A constituent laboratory of Council of Scientific & Industrial Research (CSIR).

Ministry of Science and Technology, Government of India.

by Ramees R. Mir & Imtiyaz A. Parvez 

Abstract: This study presents estimates of bedrock level peak ground motion at 2346 sites on a regular grid of 0.2° × 0.2° in northwestern (NW) Himalaya from 543 simulated sources, using the stochastic finite-fault, dynamic corner frequency method, with particular emphasis on Kashmir Himalaya. The earthquake catalogue used for simulating synthetic seismograms is compiled by including both pre-instrumental and instrumental era earthquakes of magnitude Mw ≥ 5, dating back to 260 AD. Acceleration time series thus generated are then integrated to obtain velocity and displacement time series, which are all used to construct a suite of hazard maps of the region. Expected PGA values for the Kashmir Himalaya and Muzaffarabad are found to be ~ 0.3–0.5 g and for the epicentral region of the 1905 Kangra event, to be 0.35 g. These values are consistent with other reported results for these areas e.g., Khattri et al. (Tectonophysics 108:93–134, 1984) and Parvez et al. (J Seismol, 2017. The PGA values estimated in this study are in general found to be higher than those implied by the official seismic zoning map of India produced by the Bureau of Indian Standards (BIS in Indian Standard criteria for earthquake resistant design of structures part 1 general provisions and buildings (Fifth Revision), vol 1, no 5. Indian Standard, 2002).
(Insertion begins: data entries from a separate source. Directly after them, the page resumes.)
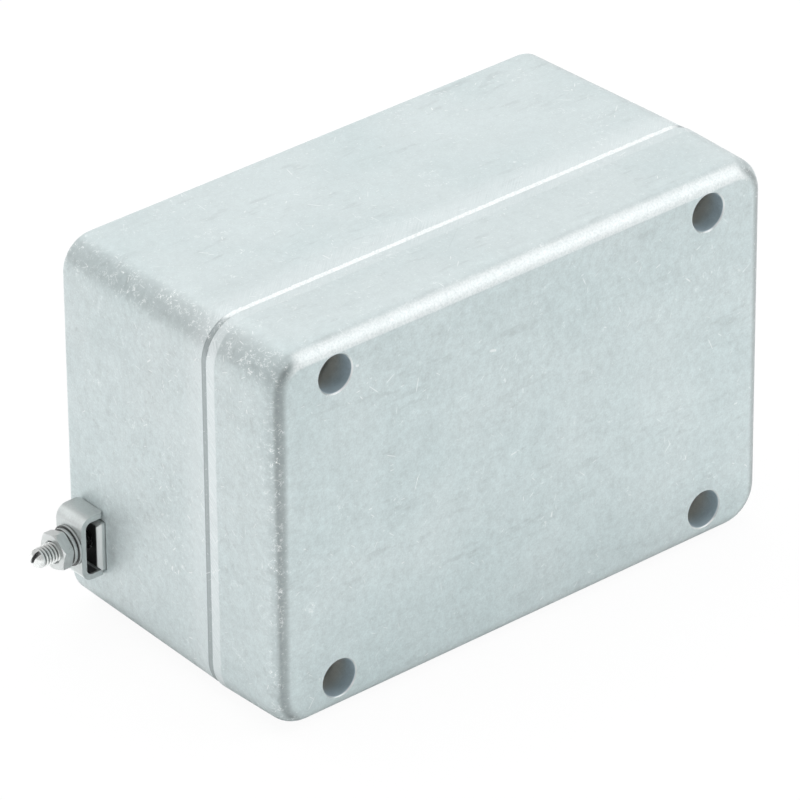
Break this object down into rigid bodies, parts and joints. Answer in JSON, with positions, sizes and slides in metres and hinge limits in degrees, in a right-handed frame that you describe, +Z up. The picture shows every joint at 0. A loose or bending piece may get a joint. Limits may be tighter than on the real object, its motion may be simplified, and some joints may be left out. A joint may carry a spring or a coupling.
{
  "type": "explosion-proof enclosure",
  "caption": "Closed die-cast aluminium box in two halves: a deep base and a lid with recessed captive screws, with an earth clamp on one end wall.",
  "frame": {"origin": "middle of the flat mounting face on the back of the base", "axes": "+X along the box's length, away from the earth clamp; -Y out of the wall towards the lid; +Z up"},
  "size_m": [0.1342, 0.063, 0.0802],
  "materials": {
    "cast_aluminium": "raw die-cast, satin, with small casting marks",
    "gasket_rubber": "matt moulded rubber",
    "seal_fibre": "matt",
    "natural_nylon": "natural nylon, satin",
    "screw_steel": "turned stainless steel, slightly dull",
    "plated_steel": "nickel-plated steel, satin"
  },
  "bodies": {
    "base": {"base_housing": "cast_aluminium", "earth_stud": "plated_steel", "outer_clamp_plate": "plated_steel", "inner_lock_washer": "plated_steel", "inner_lock_nut": "plated_steel"},
    "lid": {"lid": "cast_aluminium", "lid_gasket": "gasket_rubber", "screw_retainer_1": "natural_nylon", "screw_retainer_2": "natural_nylon", "screw_retainer_3": "natural_nylon", "screw_retainer_4": "natural_nylon"},
    "screw_seal_1": {"screw_seal_1": "seal_fibre"},
    "lid_screw_1": {"lid_screw_1": "screw_steel"},
    "screw_seal_2": {"screw_seal_2": "seal_fibre"},
    "lid_screw_2": {"lid_screw_2": "screw_steel"},
    "screw_seal_3": {"screw_seal_3": "seal_fibre"},
    "lid_screw_3": {"lid_screw_3": "screw_steel"},
    "screw_seal_4": {"screw_seal_4": "seal_fibre"},
    "lid_screw_4": {"lid_screw_4": "screw_steel"},
    "outer_clamp": {"outer_clamp_bracket": "plated_steel", "outer_flat_washer": "plated_steel", "outer_spring_washer": "plated_steel"},
    "outer_nut": {"outer_nut": "plated_steel"},
    "inner_clamp": {"inner_flat_washer": "plated_steel", "inner_spring_washer": "plated_steel"},
    "inner_nut": {"inner_nut": "plated_steel"}
  },
  "joints": [
    {"name": "lid_lift", "type": "slide", "parent": "base", "child": "lid", "axis": [0, -1, 0], "range_m": [0, 0.08]},
    {"name": "lid_screw_1_travel", "type": "slide", "parent": "lid", "child": "screw_seal_1", "axis": [0, -1, 0], "range_m": [0, 0.0072]},
    {"name": "lid_screw_1_turn", "type": "hinge", "parent": "screw_seal_1", "child": "lid_screw_1", "pos_m": [-0.0455, -0.055, -0.0325], "axis": [0, -1, 0], "range_deg": [0, 3710]},
    {"name": "lid_screw_2_travel", "type": "slide", "parent": "lid", "child": "screw_seal_2", "axis": [0, -1, 0], "range_m": [0, 0.0072]},
    {"name": "lid_screw_2_turn", "type": "hinge", "parent": "screw_seal_2", "child": "lid_screw_2", "pos_m": [-0.0455, -0.055, 0.0325], "axis": [0, -1, 0], "range_deg": [0, 3710]},
    {"name": "lid_screw_3_travel", "type": "slide", "parent": "lid", "child": "screw_seal_3", "axis": [0, -1, 0], "range_m": [0, 0.0072]},
    {"name": "lid_screw_3_turn", "type": "hinge", "parent": "screw_seal_3", "child": "lid_screw_3", "pos_m": [0.0455, -0.055, -0.0325], "axis": [0, -1, 0], "range_deg": [0, 3710]},
    {"name": "lid_screw_4_travel", "type": "slide", "parent": "lid", "child": "screw_seal_4", "axis": [0, -1, 0], "range_m": [0, 0.0072]},
    {"name": "lid_screw_4_turn", "type": "hinge", "parent": "screw_seal_4", "child": "lid_screw_4", "pos_m": [0.0455, -0.055, 0.0325], "axis": [0, -1, 0], "range_deg": [0, 3710]},
    {"name": "outer_clamp_travel", "type": "slide", "parent": "base", "child": "outer_clamp", "axis": [-1, 0, 0], "range_m": [0, 0.0025]},
    {"name": "outer_nut_turn", "type": "hinge", "parent": "outer_clamp", "child": "outer_nut", "pos_m": [-0.05, -0.00745, -0.02155], "axis": [-1, 0, 0], "range_deg": [0, 1290]},
    {"name": "inner_clamp_travel", "type": "slide", "parent": "base", "child": "inner_clamp", "axis": [1, 0, 0], "range_m": [0, 0.0025]},
    {"name": "inner_nut_turn", "type": "hinge", "parent": "inner_clamp", "child": "inner_nut", "pos_m": [-0.05, -0.00745, -0.02155], "axis": [1, 0, 0], "range_deg": [0, 1290]}
  ],
  "couplings": [
    {"joint": "lid_screw_1_turn", "follows": "lid_screw_1_travel", "rad_per_m": 8976},
    {"joint": "lid_screw_2_turn", "follows": "lid_screw_2_travel", "rad_per_m": 8976},
    {"joint": "lid_screw_3_turn", "follows": "lid_screw_3_travel", "rad_per_m": 8976},
    {"joint": "lid_screw_4_turn", "follows": "lid_screw_4_travel", "rad_per_m": 8976},
    {"joint": "outer_nut_turn", "follows": "outer_clamp_travel", "rad_per_m": 8976},
    {"joint": "inner_nut_turn", "follows": "inner_clamp_travel", "rad_per_m": 8976}
  ]
}
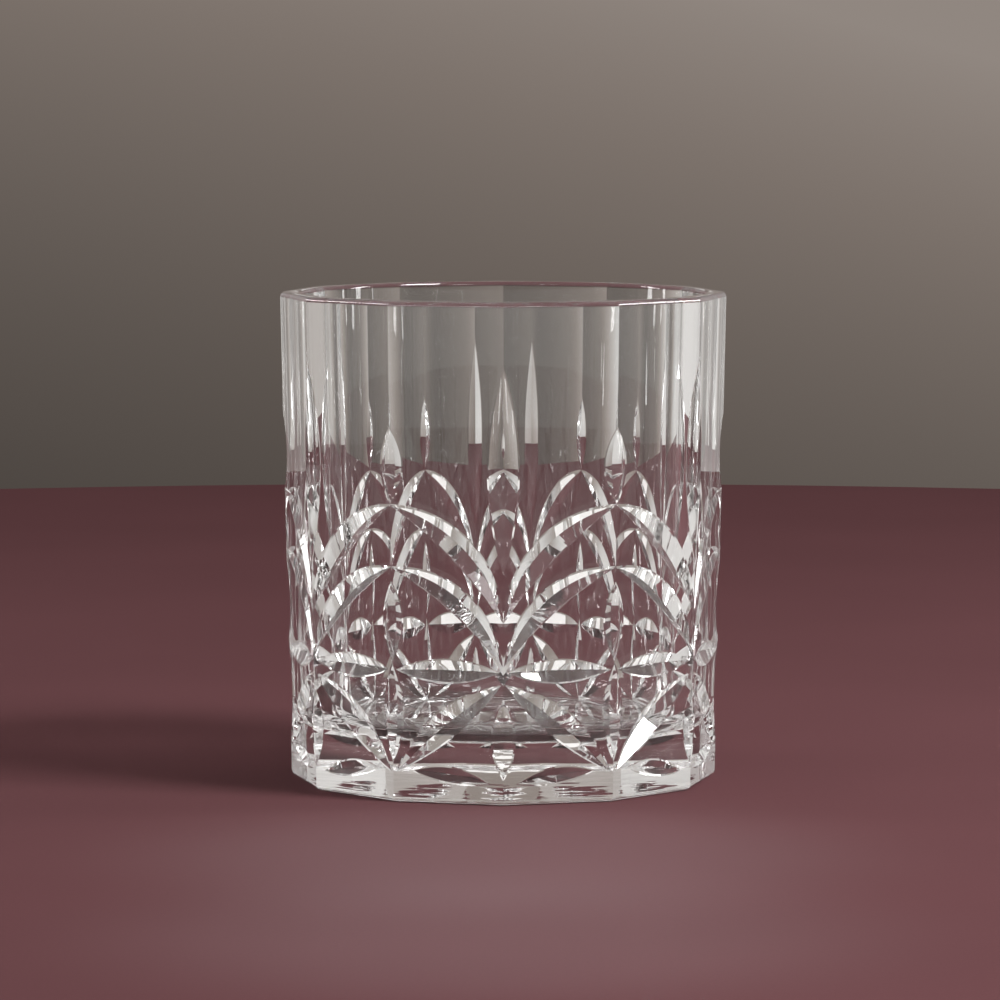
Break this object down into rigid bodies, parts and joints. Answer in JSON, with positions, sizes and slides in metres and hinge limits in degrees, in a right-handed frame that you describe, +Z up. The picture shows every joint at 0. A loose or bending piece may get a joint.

Even the acceleration-derived intensities for most regions are found to be higher compared with those observed, which apparently is due to the use of a longer duration catalogue (260 AD–2016) for simulation not covered by the observed intensity catalogue and higher magnitude ascribed to historical events. Major events in Kashmir Himalayas, such as those of 1555, 1885 and 2005, are simulated individually to allow comparison with available results. Simulated pseudo-acceleration and velocity response spectra for three sites near the 2005 Kashmir earthquake for which site conditions were available (Okawa in Strong earthquake motion recordings during the Pakistan, 2005/10/8, Earthquake, 2005. are compared with observed spectra. This study provides a first-order ground motion database for safe design of buildings and other infrastructure in the NW Himalayan region.